Lemma 16 Let $A$ be a weakly Artinian integrally closed domain. Then every non-zero ideal is invertible.

Proof. Let $\Lambda$ be the set of non-zero ideals which are not invertible. Suppose $\Lambda$ is not empty. By Lemma 5 of my answer to this question, there exists a maximal element $I$ in $\Lambda$. Since $A \neq I$, by Lemma 5 of my answer to this question, there exists a maximal ideal $P$ such that $I \subset P$. $I \subset IP^{-1} \subset II^{-1} \subset A$. If $I = IP^{-1}$, since $P$ is finitely generated by Lemma 5, every element of $P^{-1}$ is integral over $A$. Since $A$ is integrally closed, this cannot happen by the proof of Lemma 15. Hence $I \neq IP^{-1}$. Since $I$ is a maximal element in $\Lambda$, $IP^{-1}$ is invertible. Hence $I$ is invertible. This is a contradiction. QED

Lemma 17 Let $A$ be a weakly Artinian integrally closed domain. Then every non-zero ideal is a product of prime ideals.

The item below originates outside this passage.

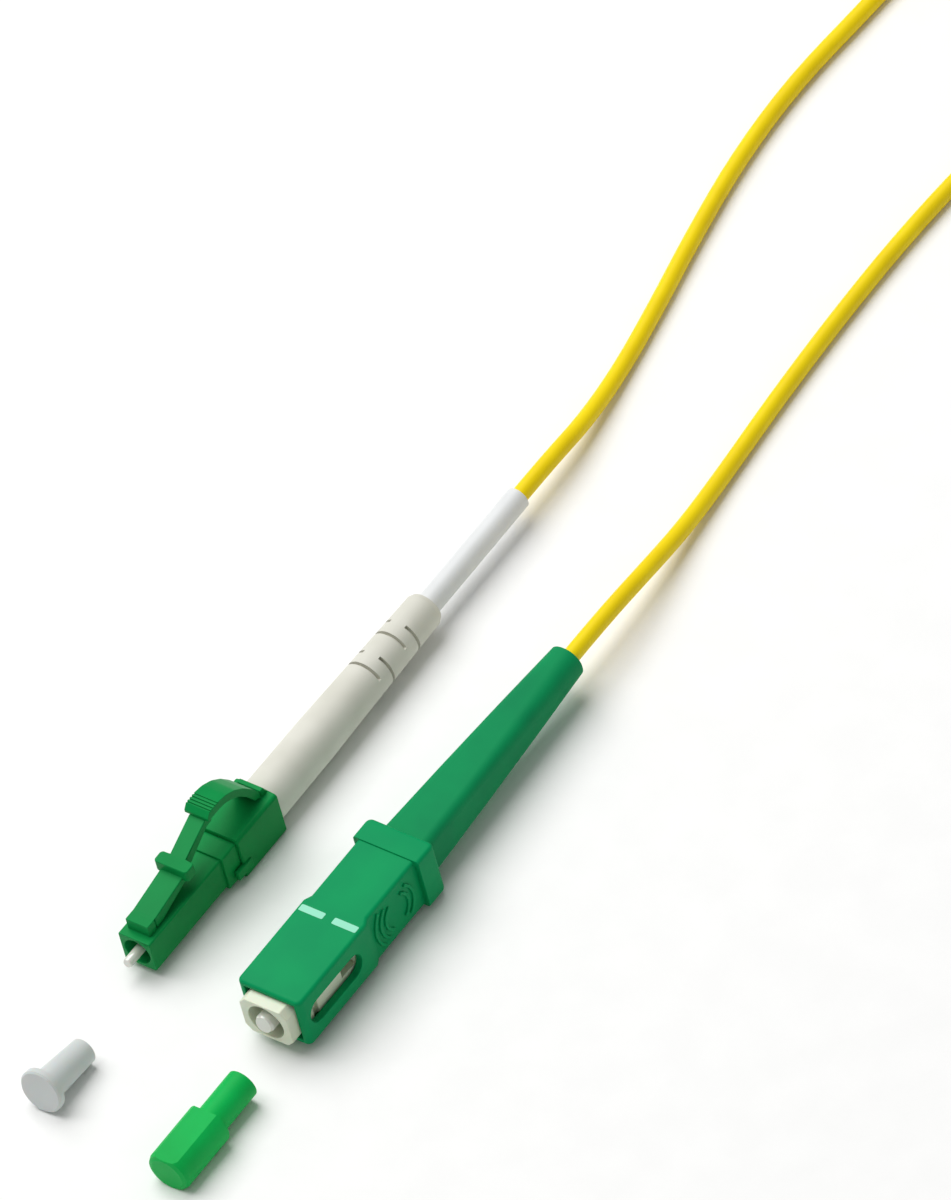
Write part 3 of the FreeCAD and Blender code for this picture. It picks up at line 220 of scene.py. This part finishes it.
finishes["green_cap"] = finish("moulded polyethylene, green", ("#04bb54", "#03b04d"), 0.5, 0.3,
                               0.005, **{"Subsurface Weight": 0.1, "Subsurface Scale": 0.0008,
                                         "Specular IOR Level": 0.15})
print("finishes so far:", len(finishes))

# %% [markdown]
# The ferrules are zirconia, a dense ceramic that is ground and polished until it shines like
# porcelain. Behind them, out of sight, sit turned brass with nickel plating, a drawn aluminium
# crimp and a spring of hard drawn steel.

# %% Ceramic and metals
finishes["zirconia"] = finish("polished zirconia", ("#e4e6dd", "#dfe1d6"), 0.16, 0.2, 0.0005,
                              IOR=2.1, **{"Subsurface Weight": 0.1, "Subsurface Scale": 0.0004})
finishes["nickel_brass"] = finish("turned brass, nickel plated", ("#c9c2b2", "#bdb6a6"), 0.28, 0.1,
                                  0.002, Metallic=1.0)
finishes["aluminium_crimp"] = finish("drawn aluminium", ("#d0d2d4", "#c4c6c8"), 0.35, 0.15, 0.002,
                                     Metallic=1.0)
finishes["spring_steel"] = finish("hard drawn steel", ("#a9acae", "#9a9da0"), 0.3, 0.1, 0.002,
                                  Metallic=1.0)


def wear(obj, slot):
    """Give an object the finish of a material slot."""
    obj.data.materials.clear()
    obj.data.materials.append(finishes[slot])
    return obj


for name, node in nodes.items():
    wear(node, slot_of_node[name])
print("finishes in all:", len(finishes))

# %% [markdown]
# The cord is about a metre of 2.1 mm round cable. It leaves the white sleeve of the small connector,
# runs back over the table in a gentle bend, and comes home to the large connector. What the picture
# doesn't show is wound into a neat coil, put away just outside the view. Its route is one smooth
# curve. The free runs go through listed points, and the turns of the coil are worked out from the
# layers they lie in.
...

Proof: Let $\Lambda$ be the set of non-zero ideals which are not a product of prime ideals. Suppose $\Lambda$ is not empty. By Lemma 5 of my answer to this question, there exists a maximal element $I \in \Lambda$. Since $I$ is not a maximal ideal, By Lemma 5 of my answer to this question, there exists a prime ideal $P$ such that $I \subset P$. Then $IP^{-1} \subset A$ and $IP^{-1} \neq A$. Suppose $I = IP^{-1}$. Since I is finitely generated by Lemma 5, every element of $P^{-1}$ is integral over $A$. Since $A$ is integrally closed, this cannot happen by the proof of Lemma 15. Hence $I \neq IP^{-1}$. Since $I \subset IP^{-1}$, $IP^{-1}$ is a product of prime ideals. Then $I$ is a product of prime ideals. This is a contradiction. QED

Proposition Let $A$ be a weakly Artinian integrally closed domain. Then every non-zero ideal has a unique factorization as a product of prime ideals.

Proof: This follows immediately from Lemma 16 and Lemma 17.